■ WRITTEN EXERCISE ■
Repeat each record below exactly as given.

--- Begin INFORMATION SUPPLIED ---

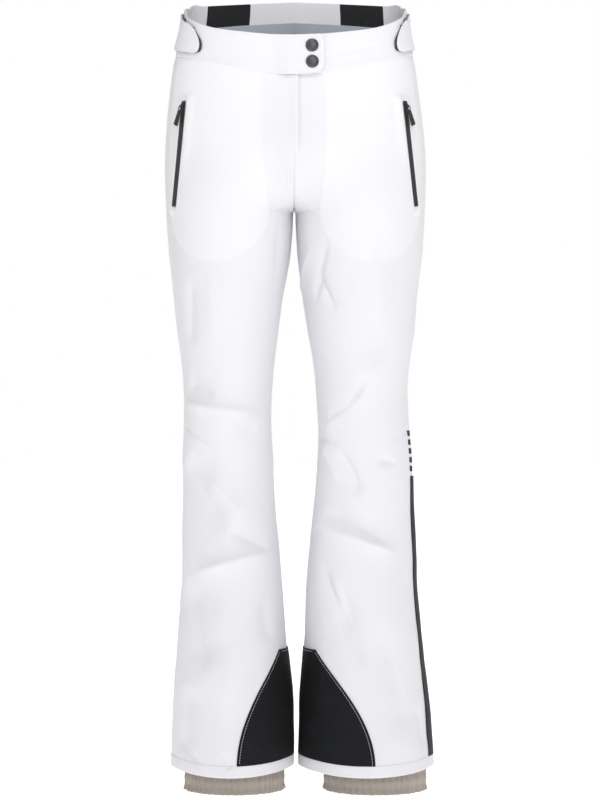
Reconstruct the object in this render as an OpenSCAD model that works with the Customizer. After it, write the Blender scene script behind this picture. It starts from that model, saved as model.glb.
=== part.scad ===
// Flared ski trousers in the shape that a wearer gives them: waistband with elastic back panels and
// side tabs, snapped and zipped fly, two zipped hip pockets, legs that bend at hip and knee, instep
// guards, one side stripe and a snow gaiter inside each hem.
// Millimetres. +Z is up, the front faces -Y, +X is the wearer's left, and the origin is the middle of
// the waist opening. Cloth lies on one surface, surf(side, u, s): u runs from the front seam or inseam
// (0) over the front (0.25), the side seam (0.5) and the back (0.75) to the back seam or inseam (1),
// and s is the drop below the waistband's top edge. Lift is the distance out from that surface.

/* [Waist] */
// How far the waistband's top edge rises and dips, as a share of the fitted shape
waist_slope = 1; // [0.85:0.05:1.1]
// Height of the waistband
band_h = 52; // [48:1:54]
// Height of the pale facing inside the back of the waistband
facing_h = 29; // [26:1:34]

/* [Legs] */
// Drop of the crotch
crotch = 262; // [258:1:266]
// Drop of the knee's bending axis
knee = 573; // [565:1:581]
// Drop of the hem
hem = 1024; // [1018:1:1028]
// Length of gaiter cuff that shows below the hem
cuff_show = 26; // [20:1:30]
// Height of the turned hem
hem_h = 14; // [12:1:18]

/* [Cloth] */
// Thickness of the shell cloth with its lining
cloth_t = 2.5; // [2:0.25:2.75]
// Space left between neighbouring panels
seam_gap = 0.4; // [0.3:0.1:0.6]

/* [Trimmings] */
// Diameter of a snap cap
snap_d = 17.5; // [16:0.5:19]
// Distance between the two snaps
snap_pitch = 22.5; // [21:0.5:24]
// Length of a hip pocket zip
pocket_l = 142; // [136:1:144]
// Width of a pocket zip's coated tape
pocket_tape_w = 8; // [7:0.5:10]
// Length of the fly zip
fly_l = 90; // [84:1:92]
// Length of a zip pull
pull_l = 27; // [22:1:30]

/* [Hidden] */

RIGHT = -1;
LEFT = 1;

// The outline, as [inner x, outer x, front y, back y] at drops of -40, 70, 180 ... below the origin.
FIRST_DROP = -40;
DROP_STEP = 110;
RIGHT_OUTLINE = [
    [2, 152, -92, 100], [2, 167, -98, 108], [2, 177, -103, 122], [2.5, 174, -102, 104],
    [18, 162, -94, 84], [30, 149, -80, 66], [29, 153, -70, 74], [19, 154, -68, 88],
    [10, 161, -74, 98], [2, 168, -84, 104], [3, 168, -92, 108]
];
LEFT_OUTLINE = [
    [2, 156, -92, 100], [2, 167, -98, 108], [2, 180, -103, 122], [2.5, 177, -102, 104],
    [14, 166, -94, 84], [30, 155, -80, 66], [30, 161, -70, 74], [19, 166, -68, 88],
    [14, 175, -74, 98], [8, 186, -84, 104], [6, 192, -92, 108]
];
// Heights of the waistband's top edge and of its lower seam, from the centre front to the centre back.
WAIST_TOP = [-31, -30, -26, -18, -2, 16, 26, 32, 36, 38, 39];
WAIST_SEAM = [-81, -80, -72, -60, -51, -43, -32, -22, -16, -13, -12];
HIP_SQUARE = 2.4;     // 2 is an ellipse, and more is squarer
HIP_SPREAD = 0.75;    // 0 spaces the seams of the hips evenly by width, and 1 crowds them at the sides
FORK_H = 96;          // height over which the crotch curve runs up into the centre seams
WAIST_FADE = 190;     // height below the waistband over which its slope dies away
HEM_LIFT = 8;         // drop of the hem at the side seam and the inseam
HEM_CURVE_H = 120;    // height over which that drop comes in
FORK_SHARP = 8;       // keeps the rounding of the crotch close to the centre seams
LEG_APART = 1.2;      // least distance of a leg from the plane between the legs

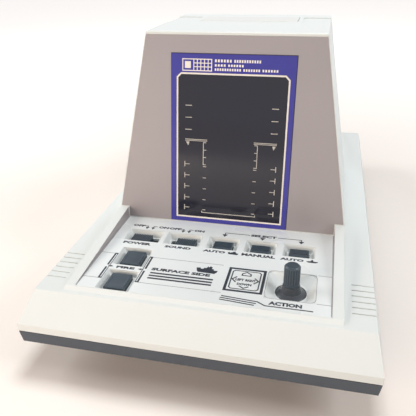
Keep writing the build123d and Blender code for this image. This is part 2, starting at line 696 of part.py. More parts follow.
def slide_knob(x, side):
    """Ribbed slide knob, resting at one end of its slot, on the plate that closes the slot."""
    mid = x + side * SWITCH_TRAVEL / 2
    width = SWITCH_SLOT_W - SWITCH_TRAVEL
    depth = SWITCH_SLOT_D - MOVE_GAP
    top = DECK_Z - SWITCH_KNOB_DROP
    plate_top = FLOOR_UNDER - FIT
    plate_half = (SWITCH_SLOT_W + SWITCH_TRAVEL) / 2 + MOVE_GAP
    plate_low = plate_top - KNOB_PLATE_T
    knob = box(mid - width / 2, mid + width / 2, CONTROL_Y - depth / 2, CONTROL_Y + depth / 2, plate_low, top)
    pitch = width / SWITCH_RIBS
    for i in range(1, SWITCH_RIBS):
        edge = mid - width / 2 + i * pitch
        knob -= box(edge - pitch / 4, edge + pitch / 4, CONTROL_Y - depth, CONTROL_Y + depth,
                    top - KNOB_RIB_DEEP, top + 1)
    reach = depth / 2 + KNOB_PLATE_EDGE
    knob += Pos(mid, CONTROL_Y, (plate_low + plate_top) / 2) * Box(2 * plate_half, 2 * reach, KNOB_PLATE_T)
    return knob + box(mid - FORK_HALF, mid + FORK_HALF, CONTROL_Y - FORK_HALF, CONTROL_Y + FORK_HALF,
                      CAN_TOP - FORK_IN_CAN, plate_low)


def switch_can(x):
    """Metal can of a slide switch, open above for the knob's fork."""
    can = box(x - CAN_HALF[0], x + CAN_HALF[0], CONTROL_Y - CAN_HALF[1], CONTROL_Y + CAN_HALF[1],
              SWITCH_BOARD_TOP, CAN_TOP)
    reach = SWITCH_TRAVEL / 2 + FORK_HALF + MOVE_GAP
    half = CAN_HALF[1] - CAN_WALL
    return can - Pos(x, CONTROL_Y, CAN_TOP) * Box(2 * reach, 2 * half, 2 * CAN_WALL)


def switch_board(full):
    """Board under one deck, screwed to the deck's bosses, cut out round the joystick socket."""
    back = CONTROL_ROW + BOARD_BEHIND_ROW if full else BOARD_SHORT
    side = CHEEK_IN - BOARD_SIDE_GAP
    board = box(-side, side, DECK_Y + BOARD_FRONT_GAP, DECK_Y + back, SWITCH_BOARD_TOP - BOARD_T,
                SWITCH_BOARD_TOP)
    half = SOCKET_IN + SOCKET_WALL + FIT
    board -= box(STICK_X - half, STICK_X + half, STICK_Y - half, STICK_Y + half, BAND_Z, DECK_Z)
    for x, y in BOARD_BOSSES + EAR_BOSSES:
        board -= rod(x, y, BAND_Z, DECK_Z, BOARD_SCREW_R + MOVE_GAP)
    return board


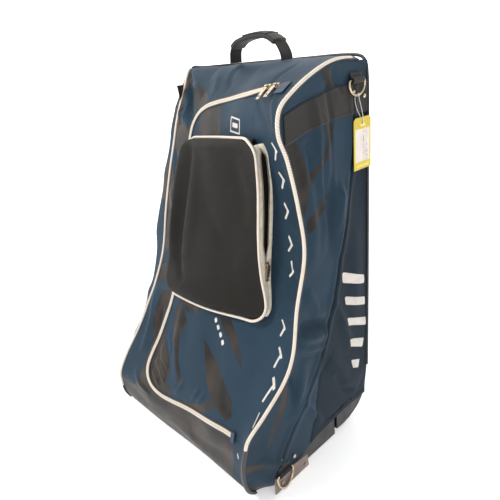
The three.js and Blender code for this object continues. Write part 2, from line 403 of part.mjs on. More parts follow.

--- End INFORMATION SUPPLIED ---

■ RESULT OF THE EXERCISE ■
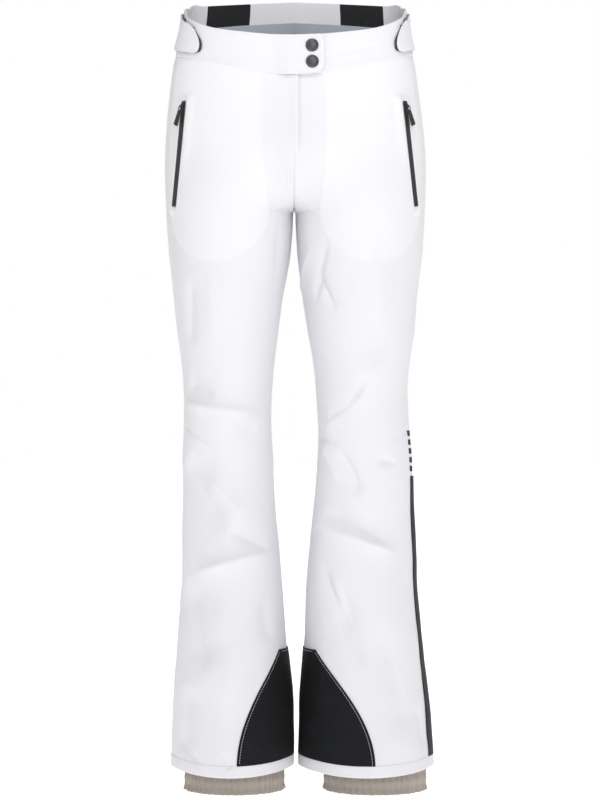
Reconstruct the object in this render as an OpenSCAD model that works with the Customizer. After it, write the Blender scene script behind this picture. It starts from that model, saved as model.glb.
=== part.scad ===
// Flared ski trousers in the shape that a wearer gives them: waistband with elastic back panels and
// side tabs, snapped and zipped fly, two zipped hip pockets, legs that bend at hip and knee, instep
// guards, one side stripe and a snow gaiter inside each hem.
// Millimetres. +Z is up, the front faces -Y, +X is the wearer's left, and the origin is the middle of
// the waist opening. Cloth lies on one surface, surf(side, u, s): u runs from the front seam or inseam
// (0) over the front (0.25), the side seam (0.5) and the back (0.75) to the back seam or inseam (1),
// and s is the drop below the waistband's top edge. Lift is the distance out from that surface.

/* [Waist] */
// How far the waistband's top edge rises and dips, as a share of the fitted shape
waist_slope = 1; // [0.85:0.05:1.1]
// Height of the waistband
band_h = 52; // [48:1:54]
// Height of the pale facing inside the back of the waistband
facing_h = 29; // [26:1:34]

/* [Legs] */
// Drop of the crotch
crotch = 262; // [258:1:266]
// Drop of the knee's bending axis
knee = 573; // [565:1:581]
// Drop of the hem
hem = 1024; // [1018:1:1028]
// Length of gaiter cuff that shows below the hem
cuff_show = 26; // [20:1:30]
// Height of the turned hem
hem_h = 14; // [12:1:18]

/* [Cloth] */
// Thickness of the shell cloth with its lining
cloth_t = 2.5; // [2:0.25:2.75]
// Space left between neighbouring panels
seam_gap = 0.4; // [0.3:0.1:0.6]

/* [Trimmings] */
// Diameter of a snap cap
snap_d = 17.5; // [16:0.5:19]
// Distance between the two snaps
snap_pitch = 22.5; // [21:0.5:24]
// Length of a hip pocket zip
pocket_l = 142; // [136:1:144]
// Width of a pocket zip's coated tape
pocket_tape_w = 8; // [7:0.5:10]
// Length of the fly zip
fly_l = 90; // [84:1:92]
// Length of a zip pull
pull_l = 27; // [22:1:30]

/* [Hidden] */

RIGHT = -1;
LEFT = 1;

// The outline, as [inner x, outer x, front y, back y] at drops of -40, 70, 180 ... below the origin.
FIRST_DROP = -40;
DROP_STEP = 110;
RIGHT_OUTLINE = [
    [2, 152, -92, 100], [2, 167, -98, 108], [2, 177, -103, 122], [2.5, 174, -102, 104],
    [18, 162, -94, 84], [30, 149, -80, 66], [29, 153, -70, 74], [19, 154, -68, 88],
    [10, 161, -74, 98], [2, 168, -84, 104], [3, 168, -92, 108]
];
LEFT_OUTLINE = [
    [2, 156, -92, 100], [2, 167, -98, 108], [2, 180, -103, 122], [2.5, 177, -102, 104],
    [14, 166, -94, 84], [30, 155, -80, 66], [30, 161, -70, 74], [19, 166, -68, 88],
    [14, 175, -74, 98], [8, 186, -84, 104], [6, 192, -92, 108]
];
// Heights of the waistband's top edge and of its lower seam, from the centre front to the centre back.
WAIST_TOP = [-31, -30, -26, -18, -2, 16, 26, 32, 36, 38, 39];
WAIST_SEAM = [-81, -80, -72, -60, -51, -43, -32, -22, -16, -13, -12];
HIP_SQUARE = 2.4;     // 2 is an ellipse, and more is squarer
HIP_SPREAD = 0.75;    // 0 spaces the seams of the hips evenly by width, and 1 crowds them at the sides
FORK_H = 96;          // height over which the crotch curve runs up into the centre seams
WAIST_FADE = 190;     // height below the waistband over which its slope dies away
HEM_LIFT = 8;         // drop of the hem at the side seam and the inseam
HEM_CURVE_H = 120;    // height over which that drop comes in
FORK_SHARP = 8;       // keeps the rounding of the crotch close to the centre seams
LEG_APART = 1.2;      // least distance of a leg from the plane between the legs

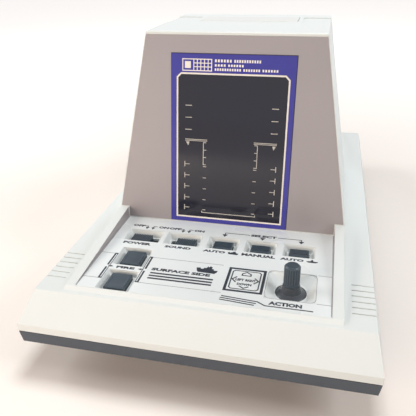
Keep writing the build123d and Blender code for this image. This is part 2, starting at line 696 of part.py. More parts follow.
def slide_knob(x, side):
    """Ribbed slide knob, resting at one end of its slot, on the plate that closes the slot."""
    mid = x + side * SWITCH_TRAVEL / 2
    width = SWITCH_SLOT_W - SWITCH_TRAVEL
    depth = SWITCH_SLOT_D - MOVE_GAP
    top = DECK_Z - SWITCH_KNOB_DROP
    plate_top = FLOOR_UNDER - FIT
    plate_half = (SWITCH_SLOT_W + SWITCH_TRAVEL) / 2 + MOVE_GAP
    plate_low = plate_top - KNOB_PLATE_T
    knob = box(mid - width / 2, mid + width / 2, CONTROL_Y - depth / 2, CONTROL_Y + depth / 2, plate_low, top)
    pitch = width / SWITCH_RIBS
    for i in range(1, SWITCH_RIBS):
        edge = mid - width / 2 + i * pitch
        knob -= box(edge - pitch / 4, edge + pitch / 4, CONTROL_Y - depth, CONTROL_Y + depth,
                    top - KNOB_RIB_DEEP, top + 1)
    reach = depth / 2 + KNOB_PLATE_EDGE
    knob += Pos(mid, CONTROL_Y, (plate_low + plate_top) / 2) * Box(2 * plate_half, 2 * reach, KNOB_PLATE_T)
    return knob + box(mid - FORK_HALF, mid + FORK_HALF, CONTROL_Y - FORK_HALF, CONTROL_Y + FORK_HALF,
                      CAN_TOP - FORK_IN_CAN, plate_low)


def switch_can(x):
    """Metal can of a slide switch, open above for the knob's fork."""
    can = box(x - CAN_HALF[0], x + CAN_HALF[0], CONTROL_Y - CAN_HALF[1], CONTROL_Y + CAN_HALF[1],
              SWITCH_BOARD_TOP, CAN_TOP)
    reach = SWITCH_TRAVEL / 2 + FORK_HALF + MOVE_GAP
    half = CAN_HALF[1] - CAN_WALL
    return can - Pos(x, CONTROL_Y, CAN_TOP) * Box(2 * reach, 2 * half, 2 * CAN_WALL)


def switch_board(full):
    """Board under one deck, screwed to the deck's bosses, cut out round the joystick socket."""
    back = CONTROL_ROW + BOARD_BEHIND_ROW if full else BOARD_SHORT
    side = CHEEK_IN - BOARD_SIDE_GAP
    board = box(-side, side, DECK_Y + BOARD_FRONT_GAP, DECK_Y + back, SWITCH_BOARD_TOP - BOARD_T,
                SWITCH_BOARD_TOP)
    half = SOCKET_IN + SOCKET_WALL + FIT
    board -= box(STICK_X - half, STICK_X + half, STICK_Y - half, STICK_Y + half, BAND_Z, DECK_Z)
    for x, y in BOARD_BOSSES + EAR_BOSSES:
        board -= rod(x, y, BAND_Z, DECK_Z, BOARD_SCREW_R + MOVE_GAP)
    return board


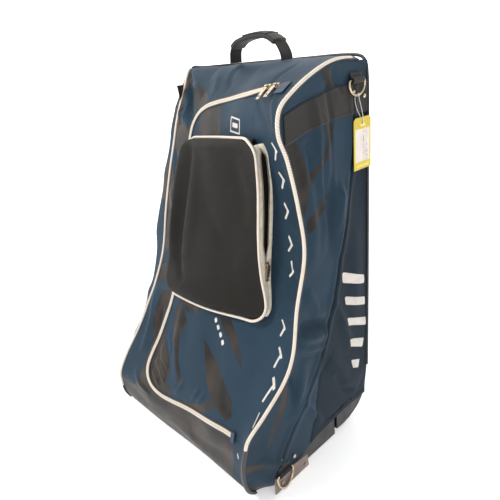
The three.js and Blender code for this object continues. Write part 2, from line 403 of part.mjs on. More parts follow.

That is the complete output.